September 26, 2018
As we sat in the hotel lobby, I looked across the room at Chance as he flirted with another girl. On OUR New York City trip. I was not okay with this. Like, REALLY not okay with this. But on the other hand, we were just friends. Why did I care about the girls he flirted with?!
It was 2012, and as we left our annual New York City trip and arrived home in Virginia, we continued the summer as friends. I was preparing to head to college for my freshman year and Chance was starting his senior year of high school. One day at football practice before the school year started, Chance broke his wrist badly enough to need surgery. I remember as soon as I got the call, I dropped everything and rushed to the hospital. I was so overcome with worry for him and just wanted to be there for him. It was only a broken wrist, but I will never forget that in that moment, I knew in my heart… I care so deeply for this boy, and not just as a friend.
Later that summer, I went off to college and Chance started his senior year. I put my feelings for him on the back burner. He was showing interest in other girls and it was obvious he didn’t feel the same about me as I did him. But I still couldn’t shake the feeling that there might be something there. I felt like I was caught in the middle. A large part of me wanted to be with Chance, but there was always a voice in the back of my head making me second guess myself. Did I really want to be with Chance? We’d been friends for 4 years now. Did I really want to mess all of that up?
During the first few months of my freshman year, I had a lot of really terrible things happen all at once. Everything that could go wrong personally, emotionally, relationally, and academically, did. It completely drained my usual happy spirit. I was really sad and not myself for a large part of the rest of my first semester of college, but Chance was the first to always check in and ask how I was doing. I remember spending the whole day at his house watching football right after everything had happened. We sat and just talked through everything. He was always there. He’d always been there.
As Christmas break approached, I started planning out what I wanted to do for my birthday that year! Birthdays are my FAVORITE and I always wanted to have a fun time! Since most of my new college friends were heading home for Christmas break, I ended up just inviting Chance, my cousin Chris, and my friend Sarah to the lake to celebrate on the night of. As my luck would have it, I got extremely sick on my birthday. And like, the reaaaaally not pretty kind. Chance came in several times to check on me and make sure I was okay. At one point, he sat with me and rubbed my back and before the night ended, gave me a kiss on the forehead. YES, A KISS ON THE FOREHEAD. I. FLIPPED. OUT. In my delirium, I honestly questioned if it even happened…

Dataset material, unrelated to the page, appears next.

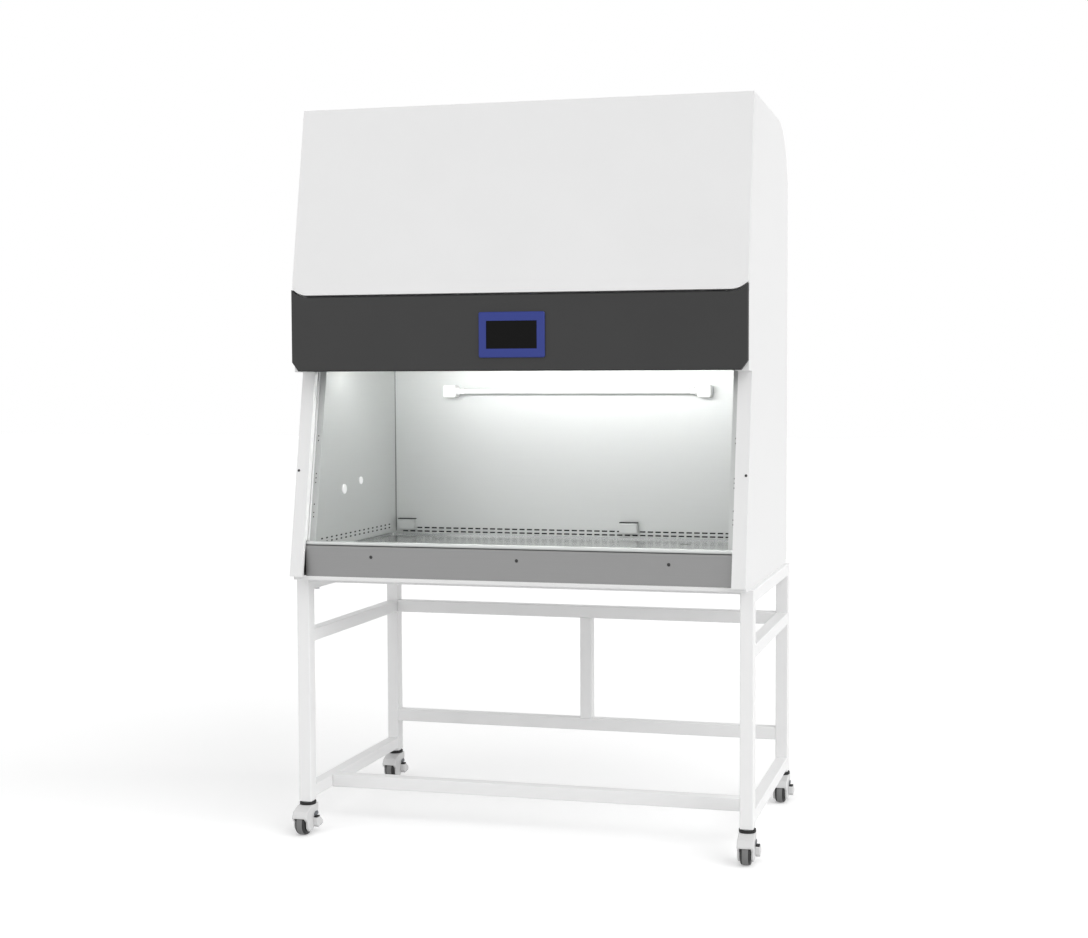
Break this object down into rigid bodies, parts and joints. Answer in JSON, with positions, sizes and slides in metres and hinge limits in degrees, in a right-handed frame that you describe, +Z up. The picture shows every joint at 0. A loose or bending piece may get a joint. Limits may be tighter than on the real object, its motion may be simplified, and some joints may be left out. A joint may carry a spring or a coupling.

As the night went on, during the moments when I lie awake, I would play the kiss over and over in my head, trying to figure it out. Did it mean that he liked me or was it just a friendly kiss? Did it say, “Hey Demi, I like you,” or “feel better, kid.” After what felt like hours of analyzation, I finally figured out a solution. If the next morning, when he woke up and came upstairs for breakfast and things seemed different, it DEFINITELY meant something.